Review By Harsimran Kaur
Rating: 4/5
Mind is complex, so are our thoughts!
What we think and how we react is not a debatable proposition. It’s just who we are; imperceptibly made by our experiences, perceptions and prejudices. Sometimes life can be a soft wave brushing politely against our ineluctable desires and ambitions, and quite often the folds of torrid waves can create a tsunami of dishevelled knots. And to our chagrin, the mind begins to weave an incendiary issue of what is morally acceptable, and probably start living in denial.
There are numerous books on depression, anxiety, OCD and other mental illnesses; the more we read about them, the more our outlook changes towards this debilitating illness. “Losing our Minds” is a comprehensive effort to bring forth to solve the complex riddle of how mental illnesses take shape, and in what propensity a behaviour is flagged to be losing our mind.
If I suffer from mental illness; I am not mad!!
I can still have opinions and be judgemental.
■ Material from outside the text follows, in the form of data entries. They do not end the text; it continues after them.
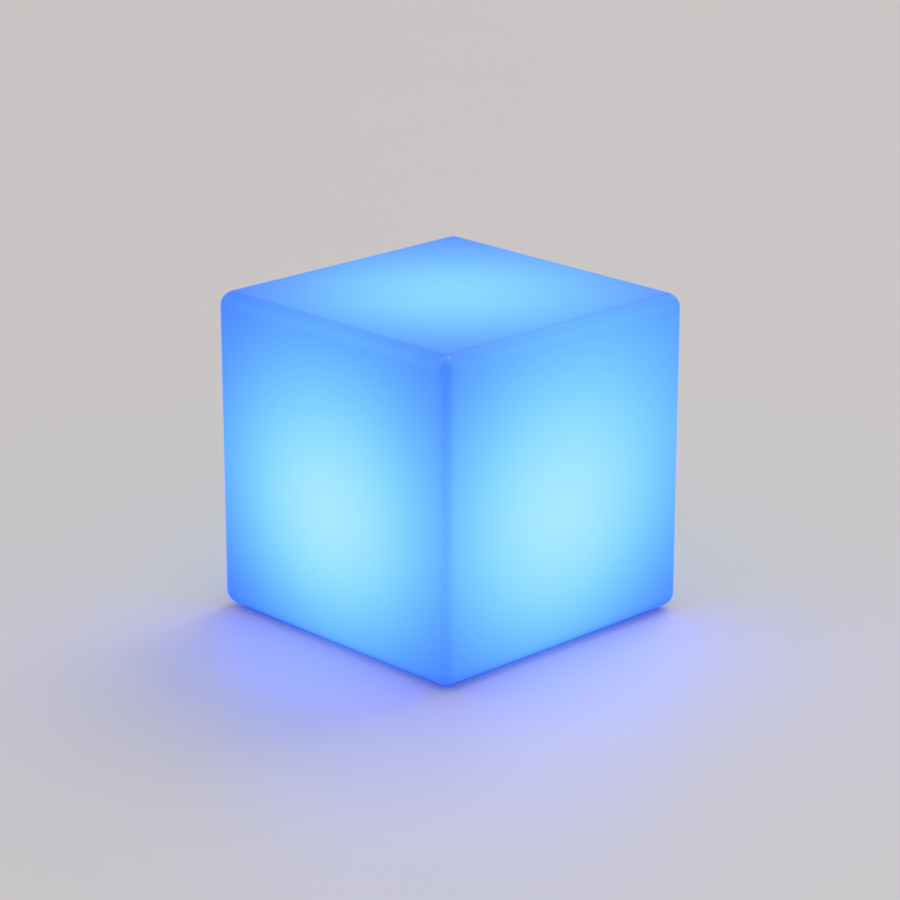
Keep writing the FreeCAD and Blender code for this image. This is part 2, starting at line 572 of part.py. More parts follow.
def make_cell(name, place):
    """Cylindrical cell lying along X, with a crimp groove near its positive end."""
    body = new_part(name, y=f"sizes.cell_middle_y + {place} * {CELL_PITCH}", z=CELL_AXIS)
    end, radius, edge = "sizes.cell_length / 2", "sizes.cell_radius", "sizes.cell_edge"
    crimp = f"{end} - sizes.crimp_place"
    turn(body, [
        (f"-{end}", "0"), (f"-{end}", f"{radius} - {edge}"), (f"-{end} + {edge}", radius),
        (f"{crimp} - {edge}", radius), (crimp, f"{radius} - sizes.crimp_depth"),
        (f"{crimp} + {edge}", radius), (f"{end} - {edge}", radius), (end, f"{radius} - {edge}"),
        (end, "0")], axis="H_Axis")


def make_tabs():
    """Nickel strips that join the cells at both ends."""
    body = new_part("battery_tabs", y="sizes.cell_middle_y", z=CELL_AXIS)
    reach = f"({CELL_PITCH} + sizes.tab_width / 2)"
    end = "sizes.cell_length / 2"
    for near, far in ((f"-{TAB_FACE}", f"-{end}"), (end, TAB_FACE)):
        box(body, (near, far), around("0", reach), around("0", "sizes.tab_width / 2"))


def make_cradle():
    """Tray with three troughs, end walls and two screw lugs."""
    body = new_part("battery_cradle", y="sizes.cell_middle_y", z=PAN_INSIDE)
    box(body, around("0", CRADLE_END), around("0", CRADLE_SIDE), ("0", "sizes.cradle_height"))
    for end in ("-1", "1"):
        near, far = sorted((f"{end} * {TAB_FACE}", f"{end} * {CRADLE_END}"), key=value)
        box(body, (near, far), around("0", CRADLE_SIDE), ("sizes.cradle_height", "sizes.cradle_end_height"))
        low, high = sorted((f"{end} * {CRADLE_SIDE}", f"{end} * {CRADLE_REACH}"), key=value)
        box(body, around("0", "sizes.lug_half_width"), (low, high), ("0", "sizes.lug_height"))
        rod(body, "0", f"{end} * {LUG_MIDDLE}", "sizes.lug_floor", "sizes.lug_height - sizes.lug_floor",
            "sizes.small_shank + sizes.thread_fit", cut=True)
    for place in ("-1", "0", "1"):
        sketch = new_sketch(body, "YZ_Plane")
        draw_circle(sketch, f"{place} * {CELL_PITCH}", "sizes.cradle_floor + sizes.cell_radius",
                    "sizes.cell_radius + sizes.cell_fit")
        trough = body.newObject("PartDesign::Pocket", "trough")
        trough.Profile = sketch
        trough.Midplane = True
        bind(trough, Length=f"2 * {TAB_FACE}")


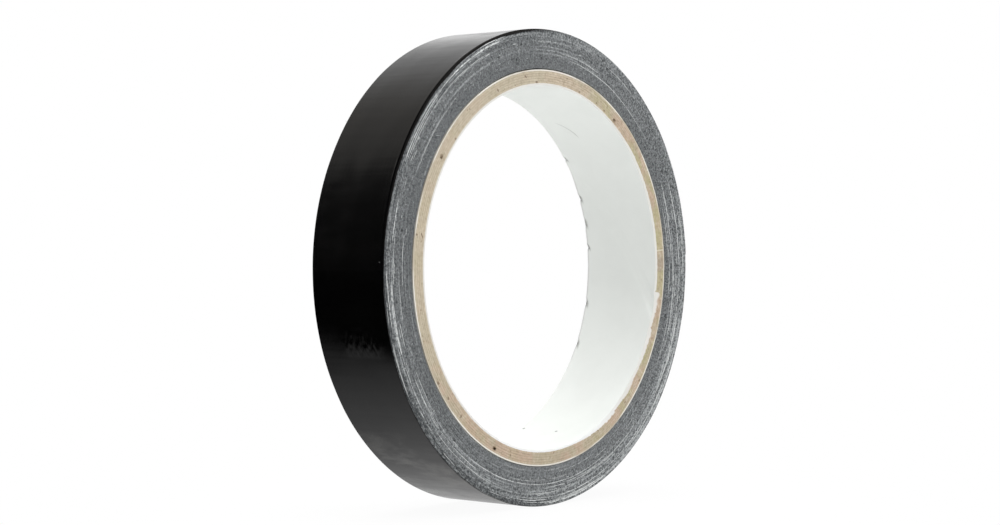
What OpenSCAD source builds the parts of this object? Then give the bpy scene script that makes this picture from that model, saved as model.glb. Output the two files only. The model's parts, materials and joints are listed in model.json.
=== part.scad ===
// Roll of black cloth-backed duct tape on a spiral-wound paper core.
//
// The roll stands on its rim: its axis lies along Y, +Z is up, and the front face is at -Y.
// The origin is the centre of the bore. All lengths are in millimetres, and all angles are
// anticlockwise from +X, seen from the front.
//
// Core: a white inner liner, kraft board plies and a pale outer liner. Each ply is a strip
// wound in a helix, so a slice of the tube shows it as a ring with a slanted butt seam, and the
// seams are staggered from ply to ply. The seam of the innermost board ply stands open, and
// the inner liner sags into it.
//
// Tape: one strip of three bonded layers, adhesive inwards, then cloth, then film outwards.
// It is wound in a spiral made of half turns, whose centres alternate by half the distance
// between two turns, so that every half turn is tangent to the next one. Its last stretch is
// the free end, which peels up about a line across the outer face.

/* [Core] */
// Diameter of the bore
bore_d = 76; // [70:0.1:80]
// Width of the slit roll, the same for the core and the tape
roll_w = 19; // [12:1:50]
// Thickness of the white inner liner
inner_liner_t = 0.38; // [0.2:0.02:0.6]
// Thickness of one kraft board ply
board_t = 0.5; // [0.3:0.02:0.8]
// Number of kraft board plies
board_plies = 5; // [2:1:6]
// Thickness of the pale outer liner
outer_liner_t = 0.3; // [0.15:0.05:0.5]
// Glue line between two plies
glue_t = 0.018; // [0.01:0.002:0.03]

/* [Core seams] */
// Width of the paper strips that the board plies are wound from
strip_w = 127; // [100:1:180]
// Width of the open seam in the innermost board ply
open_seam = 3; // [2:0.5:8]
// Gap that a butt seam leaves in the other board plies
board_seam = 0.5; // [0.3:0.1:1.5]
// Gap that a butt seam leaves in a liner
liner_seam = 0.25; // [0.1:0.05:0.6]
// How deep the inner liner sags into the open seam
sag = 0.4; // [0.1:0.05:0.45]

/* [Tape] */
// Thickness of the adhesive
adhesive_t = 0.09; // [0.06:0.005:0.15]
// Thickness of the cloth scrim
cloth_t = 0.055; // [0.04:0.005:0.12]
// Thickness of the polyethylene film
film_t = 0.077; // [0.05:0.001:0.15]
// Number of whole turns on the core
turns = 35; // [10:1:60]

/* [Free end] */
// Length of tape that is free to peel up
free_len = 25; // [15:1:40]
// Where the tape is cut off
end_angle = 3; // [0:1:60]

/* [Hidden] */
$fn = 180;
// Where the seams meet the front face, from the inner liner's outwards
seam_angles = [112, -14, 54, 146, -115, -64, 76, 20];
// Bond line between two layers of the tape
bond_t = 0.002;
// Running clearance between two turns, and under the free end
turn_gap = 0.009;
// Clearance across the peel line
root_gap = 0.01;
// Clearance between the sagging liner and the two edges of the open seam
sag_gap = 0.1;
// Largest angle that one flat slot of a seam covers
slot_turn = 10;

boards = [for (i = [1:board_plies]) str("core_board_ply_", i)];

bore_r = bore_d / 2;
board_r = bore_r + inner_liner_t + glue_t;
outer_liner_r = board_r + board_plies * (board_t + glue_t);
core_r = outer_liner_r + outer_liner_t;
// Angle between a seam and the roll's axis: the strips close edge to edge round the core
seam_slant = acos(min(1, strip_w / (PI * (bore_r + core_r))));

// The layers inside one thickness of tape, measured from its adhesive face
cloth_in = adhesive_t + bond_t;
film_in = cloth_in + cloth_t + bond_t;
tape_t = film_in + film_t;
pitch = tape_t + turn_gap;
tape_r = core_r + glue_t;
end_r = tape_r + turns * pitch;
free_angle = free_len / end_r * 180 / PI;
root_angle = free_angle + root_gap / end_r * 180 / PI;

module lay_on_axis() {
    rotate([90, 0, 0]) children();
}

// A closed ring of the roll's width, from radius r outwards
module ring(r, t) {
    rotate_extrude() translate([r, -roll_w / 2]) square([t, roll_w]);
}

// The slanted slot of a seam, through a ply that reaches from radius r outwards. It is made of
// flat slots end to end, and reaches past both faces. Plies are counted outwards from the inner
// liner, which is 0.
module seam_slot(r, t, gap, order) {
    reach = roll_w / cos(seam_slant) + gap * tan(seam_slant) + 2 * t;
    turn = reach * sin(seam_slant) / r * 180 / PI;
    lean = roll_w / 2 * tan(seam_slant) / r * 180 / PI;
    steps = ceil(turn / slot_turn);
    length = reach / steps + t;
    for (part = [(1 - steps) / 2:(steps - 1) / 2])
        rotate(seam_angles[order] + lean - turn * part / steps)
            translate([r, 0, reach * cos(seam_slant) * part / steps]) rotate([seam_slant, 0, 0])
            translate([-2 * t, -gap / 2, -length / 2]) cube([5 * t, gap, length]);
}

module ply(r, t, gap, order) {
    difference() {
        ring(r, t);
        seam_slot(r, t, gap, order);
    }
}

// Part of one half turn of a layer, between two angles from the cut end of the tape.
// Half turns are counted inwards from the cut end.
module half_turn(half, layer_in, t, from, to) {
    odd = half % 2;
    r = end_r - half * pitch / 2 + layer_in;
    translate([-odd * pitch / 2, 0, 0]) rotate(from + 180 * odd) rotate_extrude(angle = to - from)
        translate([r, -roll_w / 2]) square([t, roll_w]);
}

// A key inside the layer, across the line where a half turn starts from the one outside it.
// It makes one solid of the two at any size.
module splice(half, layer_in, t) {
    odd = half % 2;
    r = end_r - half * pitch / 2 + layer_in;
    translate([-odd * pitch / 2, 0, 0]) rotate(180 * odd)
        translate([r + t / 4, -t / 4, t / 4 - roll_w / 2]) cube([t / 2, t / 2, roll_w - t / 2]);
}

// The layer of the wound tape from the core out to the peel line
module wound_layer(layer_in, t) {
    lay_on_axis() rotate(end_angle) {
        half_turn(0, layer_in, t, root_angle, 180);
        for (half = [1:2 * turns - 1]) {
            half_turn(half, layer_in, t, 0, 180);
            splice(half, layer_in, t);
        }
    }
}

// The same layer in the free end
module free_layer(layer_in, t) {
    lay_on_axis() rotate(end_angle) half_turn(0, layer_in, t, 0, free_angle);
}

// The liner is a ring with a seam of its own. Over the open seam of the ply outside it, it
// runs deeper: a groove in the bore, and as much of a rib in the open seam.
module core_inner_liner() {
    color("white") lay_on_axis() difference() {
        union() {
            ply(bore_r, inner_liner_t, liner_seam, 0);
            intersection() {
                ring(bore_r + inner_liner_t / 2, inner_liner_t / 2 + sag);
                seam_slot(board_r, board_t, open_seam - 2 * sag_gap, 1);
            }
        }
        intersection() {
            ring(bore_r - sag, 2 * sag);
            seam_slot(board_r, board_t, open_seam - 2 * sag_gap - 2 * inner_liner_t, 1);
        }
    }
}

module core_board_ply(i) {
    color("tan") lay_on_axis()
        ply(board_r + (i - 1) * (board_t + glue_t), board_t, i == 1 ? open_seam : board_seam, i);
}

module core_outer_liner() {
    color("wheat") lay_on_axis()
        ply(outer_liner_r, outer_liner_t, liner_seam, board_plies + 1);
}

module tape_adhesive() {
    color("gray") wound_layer(0, adhesive_t);
}

module tape_cloth() {
    color("gainsboro") wound_layer(cloth_in, cloth_t);
}

module tape_film() {
    color("black") wound_layer(film_in, film_t);
}

module free_end_adhesive() {
    color("gray") free_layer(0, adhesive_t);
}

module free_end_cloth() {
    color("gainsboro") free_layer(cloth_in, cloth_t);
}

module free_end_film() {
    color("black") free_layer(film_in, film_t);
}

core_inner_liner();
for (i = [1:board_plies]) core_board_ply(i);
core_outer_liner();
tape_adhesive();
tape_cloth();
tape_film();
free_end_adhesive();
free_end_cloth();
free_end_film();
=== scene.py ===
"""Dresses a roll of black cloth-backed duct tape on a paper core.

The CAD model gives the sizes. A strip is made flat, as the tape and the core's paper are before
they are wound, and is then laid on its path. Bare yarns, thread ends and lint lie on the slit
faces. All lengths are in metres. Angles run anticlockwise from +X, seen from the front (-Y),
and turns are counted inwards from the cut end.
"""
import json
import logging
import math
import random
from dataclasses import dataclass
from enum import Enum
from typing import Optional, Sequence, Union

import bpy
import numpy as np
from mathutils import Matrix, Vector, noise


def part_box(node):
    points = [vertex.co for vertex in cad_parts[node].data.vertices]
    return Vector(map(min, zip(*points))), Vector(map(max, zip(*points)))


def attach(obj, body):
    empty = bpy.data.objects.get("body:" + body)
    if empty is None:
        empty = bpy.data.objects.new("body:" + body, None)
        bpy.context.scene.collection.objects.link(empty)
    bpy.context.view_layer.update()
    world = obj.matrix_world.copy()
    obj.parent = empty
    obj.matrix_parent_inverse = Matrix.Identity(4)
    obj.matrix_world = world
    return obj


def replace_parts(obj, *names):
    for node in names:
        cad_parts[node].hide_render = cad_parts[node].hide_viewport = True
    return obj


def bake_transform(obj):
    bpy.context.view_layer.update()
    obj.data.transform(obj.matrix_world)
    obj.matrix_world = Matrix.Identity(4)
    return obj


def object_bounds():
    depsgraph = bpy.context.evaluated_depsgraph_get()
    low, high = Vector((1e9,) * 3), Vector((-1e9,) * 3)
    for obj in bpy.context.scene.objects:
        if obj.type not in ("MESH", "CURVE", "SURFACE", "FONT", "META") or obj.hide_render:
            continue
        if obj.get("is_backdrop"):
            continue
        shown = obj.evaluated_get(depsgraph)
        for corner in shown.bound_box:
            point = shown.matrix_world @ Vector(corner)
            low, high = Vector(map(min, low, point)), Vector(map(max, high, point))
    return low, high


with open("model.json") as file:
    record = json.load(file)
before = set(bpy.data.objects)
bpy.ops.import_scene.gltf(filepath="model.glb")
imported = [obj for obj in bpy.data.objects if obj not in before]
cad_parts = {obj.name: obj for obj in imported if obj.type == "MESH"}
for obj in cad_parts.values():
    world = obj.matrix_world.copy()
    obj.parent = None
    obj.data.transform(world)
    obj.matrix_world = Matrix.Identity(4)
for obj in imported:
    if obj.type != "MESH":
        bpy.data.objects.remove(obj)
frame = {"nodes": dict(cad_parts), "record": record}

Colour = tuple[float, float, float]
Paint = Union["Socket", Colour]
Value = Union["Socket", float]
Material = bpy.types.Material
Piece = bpy.types.Object
LayerKind = tuple[str, float, float, Material]

MM = 0.001
TURN = 2 * math.pi
LOG = logging.getLogger("duct_tape_roll")
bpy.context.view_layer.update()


# ---------------------------------------------------------------- sizes


@dataclass(frozen=True)
class Roll:
    """Sizes of the roll, read from the frame.

    Attributes:
        half_width: Half the slit width.
        bore_r: Radius of the bore.
        board_r: Inner radius of the kraft board.
        liner_r: Inner radius of the pale outer liner.
        core_r: Outer radius of the core.
        outer_r: Outer radius of the film at the cut end.
        cut: Angle of the cut end, in radians.
        peel: Angle of the line that the free end peels up about, in radians.
        board_plies: Number of kraft board plies.
    """

    half_width: float
    bore_r: float
    board_r: float
    liner_r: float
    core_r: float
    outer_r: float
    cut: float
    peel: float
    board_plies: int

    @property
    def ply_pitch(self) -> float:
        """Distance from one board ply to the next."""
        return (self.liner_r - self.board_r) / self.board_plies

    @classmethod
    def from_frame(cls) -> "Roll":
        """Reads the sizes from the CAD nodes, the mounts and the joint.

        Returns:
            The sizes.
        """
        mounts = {mount["name"]: mount for mount in frame["record"]["mounts"]}
        joints = frame["record"]["behaviour"]["joints"]
        x, _, z = next(joint["pos_m"] for joint in joints if joint["name"] == "end_peel")
        plies = sum(name.startswith("core_board_ply") for name in frame["nodes"])
        first, last = (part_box(f"core_board_ply_{number}")[1].z for number in (1, plies))
        outer_r = math.hypot(x, z)
        return cls(
            half_width=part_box("tape_film")[1].y,
            bore_r=mounts["core_bore"]["dims"]["r_mm"] * MM,
            board_r=last - plies * (last - first) / (plies - 1),
            liner_r=last,
            core_r=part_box("core_outer_liner")[1].z,
            outer_r=outer_r,
            cut=math.acos(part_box("free_end_film")[1].x / outer_r),
            peel=math.atan2(z, x),
            board_plies=plies,
        )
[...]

I just have a chemical dislodging in the brain predisposing me to behave in a manner that may seem depressed, delusional, disoriented or decimated. But, with support and medication, I can have the ability to come out of the woods fine. We all have said this to ourselves at one point of time, and those who go without the needed compassion are bound to bulge into the black holes of life.
A plausible thing to remember is that people with mental illnesses are not an aberration to the sanctimonious rules of living but are characterized by their own inhibitions and reflections. The book “Losing our Minds” answers it all. It gives us a realistic view of how mental illness takes guard and how the rise has been contemporaneous to the Covid-19 pandemic. Today, words like “stress” and “anxiety” are used interchangeably without understanding if it’s really all this we are suffering from.
It may just be a passing emotion! Or are we losing the authenticity in the midst of making these terms as a peripatetic traveller disrupting its diagnosis? The answers are grim and shady.
Our cognizance to mental illnesses is no longer a rigged shoe tempting to come out of the closet. But, we still lack the knowledge of the vulnerability and susceptibility to illnesses such as GAD, OCD, Depression, Social Anxiety Disorder, anorexia, schizophrenia etc. The book extensively talks about the invincible attacks of genetic intervention, psychological deviation, unapologetic prevalence of social media and past triggers. It traverses through these paradigms to cut through the paradoxical behaviour of the human mind.
TAKE AWAY
The author “Lucy Foulkes”, being an anxiety patient herself, displays compassion and sensitivity in her writing. Her efforts to provide mental illnesses a sheltering carapace from the shibboleths and sententious out-cry is reflective of her understanding of the mind living in agony and seclusion.